High-throughput CRISPR-mediated 3D enrichment platform for functional
interrogation of chemotherapeutic resistance
Abstract
Cancer is a disease of somatic mutations. These cellular mutations
compete to dominate their microenvironment and dictate the disease
outcome. While a therapeutic approach to target specific driver
mutations helps to manage the disease, subsequent molecular evolution of
tumor cells threatens to overtake therapeutic progress. There is need
for rapid, high-throughput, unbiased in-vitro discovery screening
platforms that capture the native complexities of the tumor and rapidly
identifiy mutations that confer chemotherapeutic drug resistance.Taking
the example of CDK4/6 inhibitor (CDK4/6i) class of drugs, we show that
the pooled in-vitro CRISPR screening platform enables rapid discovery of
drug resistance mutations in a 3D setting. Gene edited cancer cell
clones assembled into an organotypic multicellular tumor spheroid
(MCTS), exposed to CDK4/6i caused selection and enrichment of the most
drug resistant phenotype in a 3D setting, detectable by next gen
sequencing after a span of 28 days.
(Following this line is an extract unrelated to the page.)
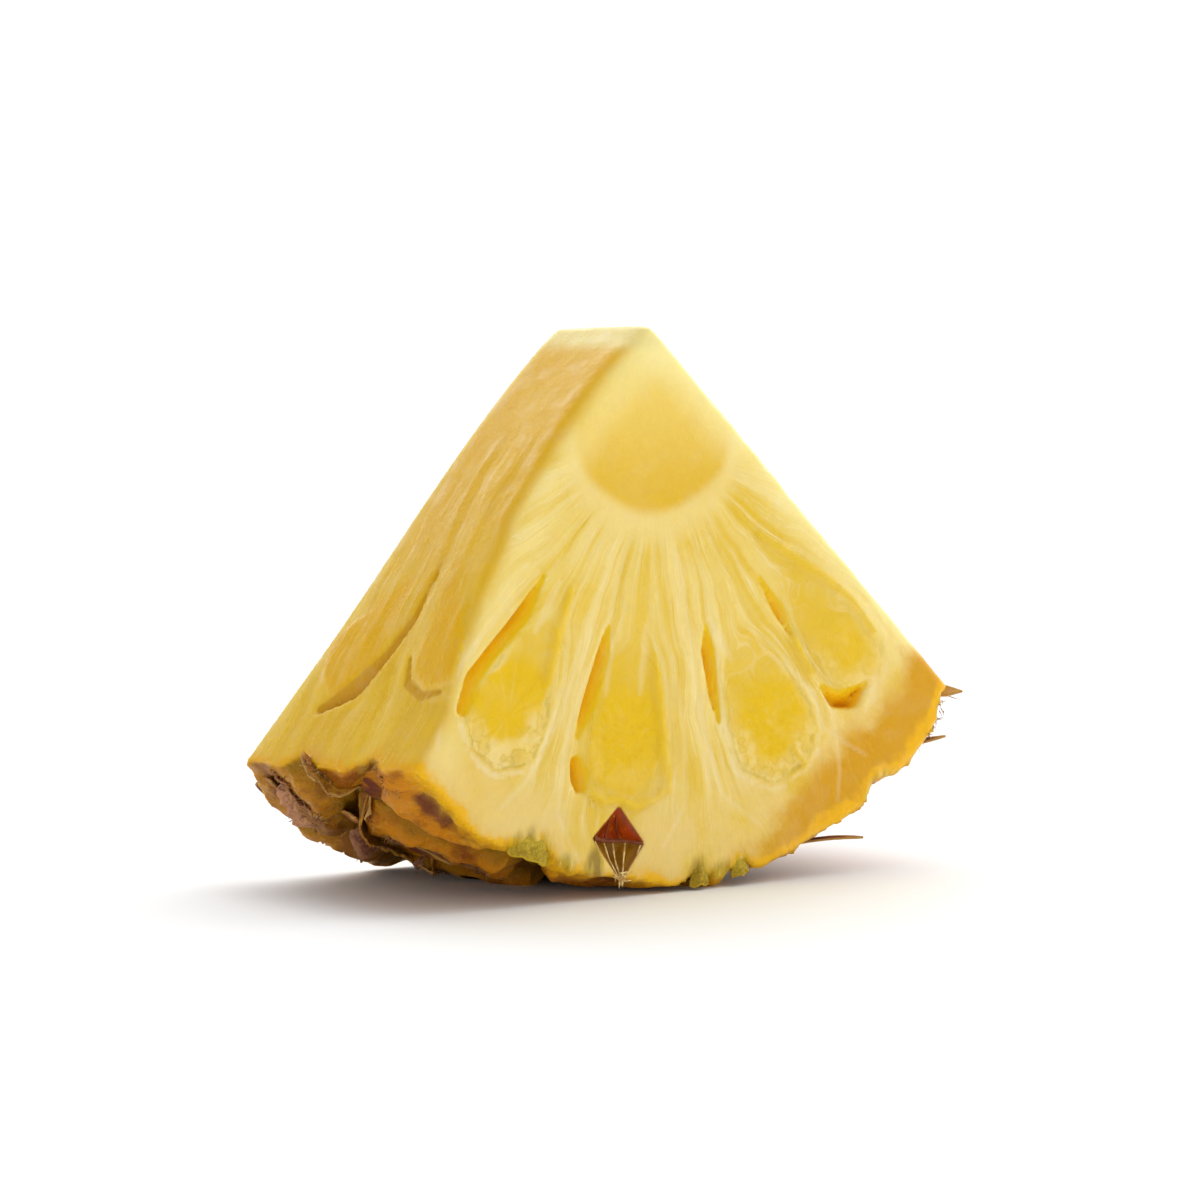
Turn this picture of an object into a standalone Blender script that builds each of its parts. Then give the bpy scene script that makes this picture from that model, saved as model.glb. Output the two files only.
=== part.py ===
"""Wedge of fresh pineapple, standing on its rind.

The wedge is cut from a slice of the fruit, as a knife would cut it: a block of rind and flesh is
made whole, with the eyes of the rind in relief and a dry bract on each. Flat cuts bound it at the
front, back, right, top and underneath, and a bowed one on the left. The gaps between the fruitlets,
and the cup under the eye that the front cut halves, are then taken out of the cut faces, and a few
bracts that the knife tore loose are added at the edges.

X runs along the front cut, Y along the fruit's axis with the front cut facing -Y, and Z is up. The
origin is in the middle of the spot that the wedge rests on.
"""

import math
import random

import bmesh
import bpy
import numpy as np
from mathutils import Matrix, Vector

MM = 0.001

# Where the wedge stands, in millimetres.
FRONT_Y = -17.0  # the front cut
CORE_X = -5.4  # the core's centre, left of the rind's own centre
CORE_Z = 61.0  # the core's centre above the resting surface
RIND_Z = 59.2  # the rind's own centre above the resting surface

# The rind: a barrel round the fruit's axis.
RIND_RADIUS = 58.5  # over the eyes, at the front cut
RIND_LIP = 1.0  # how much the rind draws in at the front cut
RIND_LIP_DEPTH = 8.0
RIND_SWELL = 0.025  # growth of the radius for each millimetre of depth, twice that on the left
LEFT_BULGE = (1.6, -37.0, 8.0)  # bulge at the lower left: its height, place and width along the arc
RIND_HALF_ARC = 62.0  # half of the arc that is made before the side cuts, along the rind
ROOF_Z = 84.0  # height of the uncut block
ROOF_HALF_WIDTH = 58.0
SLICE_DEPTHS = (-3.0, 50.0)  # front and back of the uncut block, from the front cut
RIND_STEP = 1.15  # spacing of the rind's points

# The eyes stand where two sets of spirals cross: steps of arc and depth from eye to eye.
FIRST_EYE = (-11.8, 0.0)
STEEP_STEP = (-15.4, 16.0)
FLAT_STEP = (13.8, 12.8)
EYE_REACH = 6  # how many steps are taken each way
EYE_SPREAD = 0.0387  # right of the first eye they grow wider, by this times the arc to the power
EYE_SPREAD_POWER = 1.5
EYE_CLIMB = 0.07  # and their rows lean to the back
EYE_JITTER = 2.2
JITTER_SEED = 600

# Relief of one eye: a plate between grooves, with a dimple in its middle and creases round it.
GROOVE_DEPTH = 3.4
GROOVE_WIDTH = 3.4
DIMPLE_DEPTH = 1.5
DIMPLE_RADIUS = 3.6
SCALE_TILT = 0.09  # each eye lifts towards the front, as scales overlap
CREASE_DEPTH = 0.35
CREASES = 6

# Dry bracts, one on each eye: they are rooted behind it and point to the front.
BRACT_ROOT = 6.5  # depth of the root behind the eye's centre
BRACT_LENGTH = 11.0
BRACT_WIDTH = 8.5
BRACT_THICKNESS = 1.1
BRACT_LIFT = 1.7
BRACT_SUNK = 1.0
BRACT_CURL = 1.6  # over 1, the bract curls up towards its tip
BRACT_TAPER = 0.7  # under 1, it keeps its width before it narrows
BRACT_RINGS = 6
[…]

The platform was sufficiently
sensitive to enrich for even a single drug resistant cell within a
large, 2500-cell, drug-responsive complex 3D tumor spheroid. The
genome-wide 3D CRISPR-mediated knockout screen (>18,000
genes) identified several genes whose disruptions conferred resistance
to CDK4/6i. Further, multiple novel candidate genes were identified as
top hits only in the microphysiological 3D enrichment assay platform and
not the conventional 2D assays. Taken together, these findings suggest
that including phenotypic 3D resistance profiling in decision trees
could improve discovery and reconfirmation of drug resistance mechanisms
and afford a platform for exploring non-cell autonomous interactions,
selection pressures, and clonal competition.